With the intention of integrating climate change adaptation into regional development planning processes, starting this week the country’s six socioeconomic regions will have their own action plan for development that is resilient to the impacts of the environmental crisis.
Areas such as infrastructure, resilient tourism and agricultural production were addressed in order to establish priority actions to be able to adopt regional development to this global phenomenon.
“This effort is also an opportunity for transformational change and the strengthening of local green and blue economies that are more resilient, fair and inclusive.
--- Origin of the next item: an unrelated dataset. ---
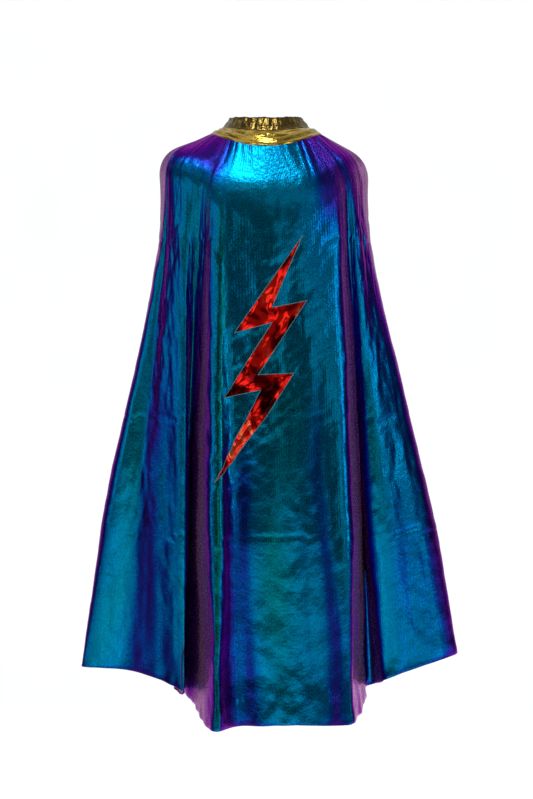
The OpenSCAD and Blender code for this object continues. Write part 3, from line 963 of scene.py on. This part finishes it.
def make_closure():
    ends = (PATCH_FROM, PATCH_FROM + PATCH_SWEEP)
    tab = shell("closing_tab", SHADED_STAND_GOLD, "gold_lame", stand_points, TAB_END, TAB_START, 0.04, 0.95,
                0, CLOTH_T, 110, 26, tab_crease, tab_lift)
    hooks = shell("hook_tape", HOOK, "hook_tape", stand_points, *ends, *PATCH_V, HOOK_D,
                  HOOK_D + HOOK_T, 60, 22)
    loops = shell("loop_tape", LOOP, "loop_tape", stand_points, *ends, *PATCH_V, LOOP_D,
                  LOOP_D + LOOP_T, 60, 22)
    hook_rows = patch_stitches("hook_tape_stitches", TAB_D + CLOTH_T)
    loop_rows = patch_stitches("loop_tape_stitches", LOOP_D + LOOP_T)
    for piece, node, body in ((tab, "closure_tab", "tab"), (hooks, "hook_patch", "tab"),
                              (hook_rows, "hook_patch_stitches", "tab"),
                              (loops, "loop_patch", "collar"),
                              (loop_rows, "loop_patch_stitches", "collar")):
        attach(piece, body)
        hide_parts(node)
    declare_band(tab)
    declare_band(hooks)
    declare_band(loops)


def make_label():
    low, high = (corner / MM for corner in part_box("care_label")[:2])
    half, top, drop, y = high.x, high.z, high.z - low.z, (low.y + high.y) / 2

    def label_points(x, v):
        curl = 1.3 * v * v * (0.4 + (x / half) ** 2) - 0.5 * np.sin(x / half * 2.2) * v
        return np.stack([x, y + curl, top - drop * v], -1)

    label = shell("blank_label", LABEL, "label", label_points, -half, half, 0.0, 1.0, -0.2, 0.2,
                  50, 60)
    x = np.arange(-half + 2.5, half - 2, 3.1)
    v = np.full(len(x), 0.06)
    out = -outward(label_points, x, v)
    rows = stitches("label_stitches", THREAD, label_points(x, v) + 0.25 * out,
                    unit(label_points(x + 1, v) - label_points(x, v)), out, 2.2, 0.17)
    for piece, node in ((label, "care_label"), (rows, "care_label_stitches")):
        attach(piece, "label")
        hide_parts(node)
    declare_band(label)


cape, lining = make_cape(), make_lining()
bolt, border = make_bolt(), make_border()
make_collar()
make_closure()
make_label()


# ---------------------------------------------------------------------------------------------
# Floor, light and camera
# ---------------------------------------------------------------------------------------------

FLOOR_Z = -1.05
CAMERA_AT = Vector((0.0006, -1.8, -0.335))


def make_backdrop():
    """A floor that sweeps up into a plain wall behind the object."""
    near, wall, bend, half, tall, columns = -4.5, 3.2, 1.4, 6.0, 6.0, 12
    arc = [(wall - bend + bend * math.sin(t), FLOOR_Z + bend * (1 - math.cos(t)))
           for t in np.linspace(0, math.pi / 2, 24)]
    line = [(near, FLOOR_Z)] + arc + [(wall, FLOOR_Z + tall)]
    across = np.linspace(-half, half, columns)
    points = np.array([[(x, y, z) for x in across] for y, z in line]) / MM
    mesh = make("studio_floor", points.reshape(-1, 3), quads(len(line), columns)[:, ::-1],
                points.reshape(-1, 3)[:, :2] * MM, floor_material())
    mesh.visible_glossy = False


def area_light(name, at, towards, size, power):
    data = bpy.data.lights.new(name, "AREA")
    data.shape, data.size, data.size_y = "RECTANGLE", *size
    data.energy = power
    lamp = bpy.data.objects.new(name, data)
    lamp.location = at
    lamp.rotation_euler = (Vector(towards) - Vector(at)).to_track_quat("-Z", "Y").to_euler()
    bpy.context.scene.collection.objects.link(lamp)


# Brightness of the studio in reflections by height, from straight down to straight up: a lit
# floor, a dark room, and a pale ceiling
ROOM = [(-1.0, 0.15), (-0.5, 0.7), (-0.35, 1.1), (-0.28, 1.1), (-0.19, 0.6), (-0.12, 0.16),
        (-0.05, 0.03), (0.3, 0.025), (0.6, 0.15), (1.0, 0.2)]
# How much dimmer its sides are, how the right side differs from the left, how bright the wall
# behind the object is, and the even fill that matt surfaces get
ROOM_SIDES, ROOM_LEAN, ROOM_BACK, ROOM_FILL = -0.5, 0.3, 0.4, 1.0


def make_world():
    """White behind the object, and a dimmer studio in its reflections."""
    m = Nodes("studio", world=True)
    bpy.context.scene.world = m.material
    path = m.add("LightPath").outputs
    way = m.add("TexCoord").outputs["Generated"]
    x, y, z = m.add("SeparateXYZ", {0: way}).outputs
    height = m.math("MULTIPLY_ADD", z, 0.5, 0.5)
    level = m.ramp(height, [((at + 1) / 2, (bright,) * 3) for at, bright in ROOM])
    clutter = m.spread(m.noise(way, 3.2, 1.0), 0.35, 1.7, 0.35, 0.65)
    sides = m.math("MULTIPLY_ADD", m.math("ABSOLUTE", x), ROOM_SIDES, 1)
    sides = m.math("MULTIPLY_ADD", x, ROOM_LEAN, sides)
    sides = m.math("MULTIPLY", sides, clutter)
    lamps = m.spread(m.noise(way, 4.5, 0.0), 0.0, 0.8, 0.60, 0.72)
    back = m.spread(y, 0.0, ROOM_BACK, 0.0, 0.6)
    level = m.math("ADD", m.math("MULTIPLY_ADD", level, sides, back), lamps)
    level = m.math("MULTIPLY_ADD", path["Is Diffuse Ray"], ROOM_FILL, level)
    room = m.add("Background", {0: (0.93, 0.97, 1.0, 1), 1: level}).outputs[0]
    seen = m.add("Background", {0: (1, 1, 1, 1)}).outputs[0]
    both = m.add("MixShader", {0: path["Is Camera Ray"], 1: room, 2: seen}).outputs[0]
    m.put(m.tree.nodes["World Output"].inputs[0], both)


make_backdrop()
make_world()
MIDDLE, YOKE_AT, BACK_AT = (0, -0.05, -0.35), (0, -0.1, -0.05), (0, -0.1, -0.25)
area_light("overhead", (-0.12, -0.62, 1.75), YOKE_AT, (0.4, 0.4), 8)
area_light("left_box", (-2.2, -1.4, 0.1), MIDDLE, (0.9, 1.7), 3.4)
area_light("right_box", (2.0, -1.75, 0.3), MIDDLE, (0.5, 1.3), 5.5)
area_light("front_box", (-1.5, -2.6, 0.35), BACK_AT, (0.4, 0.7), 1.5)
area_light("glow_box", (0.8, -2.6, -0.05), MIDDLE, (0.5, 0.9), 1.4)

camera_data = bpy.data.cameras.new("camera")
camera_data.sensor_fit, camera_data.sensor_height, camera_data.lens = "VERTICAL", 36, 64.88
camera = bpy.data.objects.new("camera", camera_data)
camera.location, camera.rotation_euler = CAMERA_AT, (math.pi / 2, 0, 0)
bpy.context.scene.collection.objects.link(camera)
bpy.context.scene.camera = camera
bpy.context.scene.view_settings.view_transform = "Standard"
With this, we seek the vertical integration of climate policy, creating direct links between the local, regional and national”, said Andrea Meza, Minister of Environment and Energy.
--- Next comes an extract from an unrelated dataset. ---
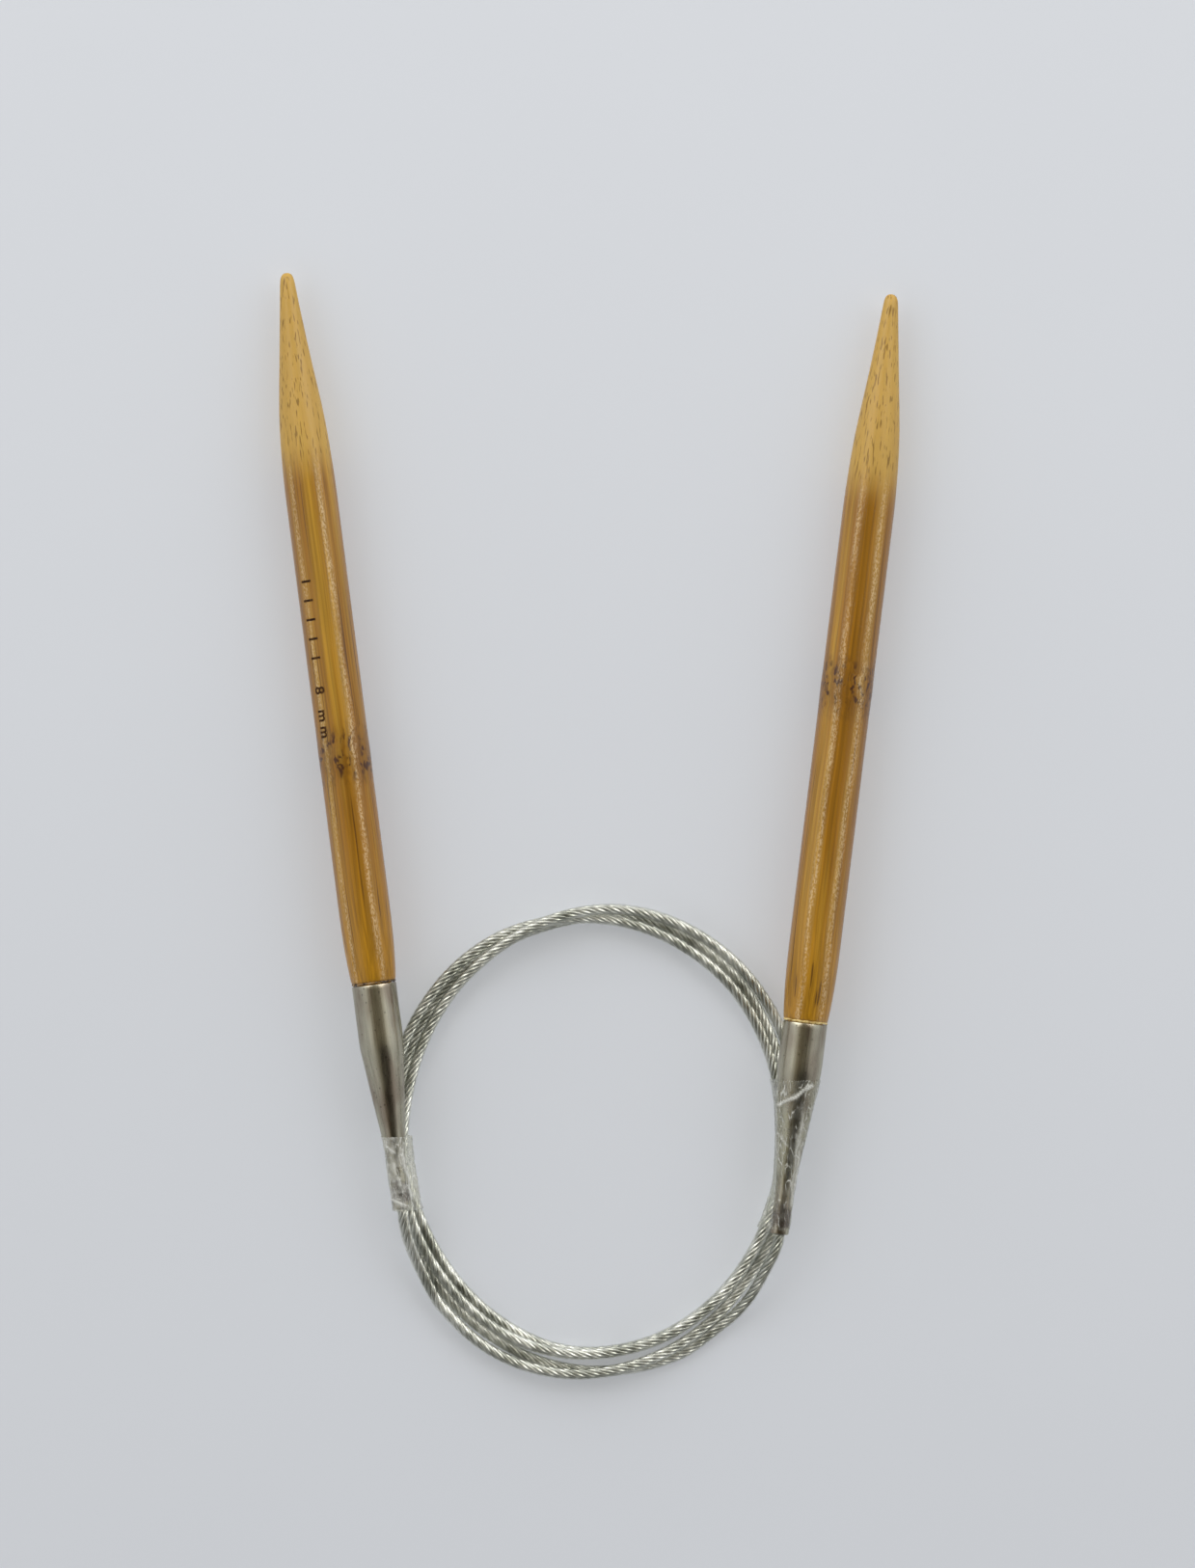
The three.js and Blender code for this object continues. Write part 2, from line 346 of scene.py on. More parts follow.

What are the adaptation measures for each region?
In the case of the Chorotega Region, priority is given to sustainable alternative energies, while in the Brunca Region the focus is on the need to have “climate-smart” road and tourism infrastructure.
For the Central Region, the promotion of green and resilient entrepreneurship is emphasized, as well as business and technological innovation; meanwhile, for the North Huetar Region, the implementation of agricultural practices adapted to the climate is promoted.
The plans of the Huetar Caribe Region privilege measures on the development of road infrastructure and public services adapted to climate change; while the Central Pacific focuses on the transfer of technologies for adaptation in the agricultural, fishing and industrial sectors.
Facing the challenges
“Our developing countries are extremely vulnerable to the impacts of climate change, and this vulnerability is expressed differently in each territory. For this reason, the planning of an adapted regional development will allow facing the challenges of the changing future climate on the social, economic and environmental dimensions of the territories”, said Marta Moneo, of the United Nations Environment Program (UNEP) in Latin America and the Caribbean.
In addition, adaptation measures aimed at resilient tourism development, integrated management of water resources and land use planning that integrates risks in the face of a changing climate, are part of the similarities that occur in all regions.
As part of the preparation of the plans, 23 workshops were held, with the participation of representatives of populations in conditions of vulnerability due to climate change, such as people of African descent and indigenous populations.
The Ministry of Environment and Energy (Minae) and the Ministry of National Planning and Economic Policy (Mideplan) also participated jointly in the preparation, with the support of the United Nations Environment Program (UNEP).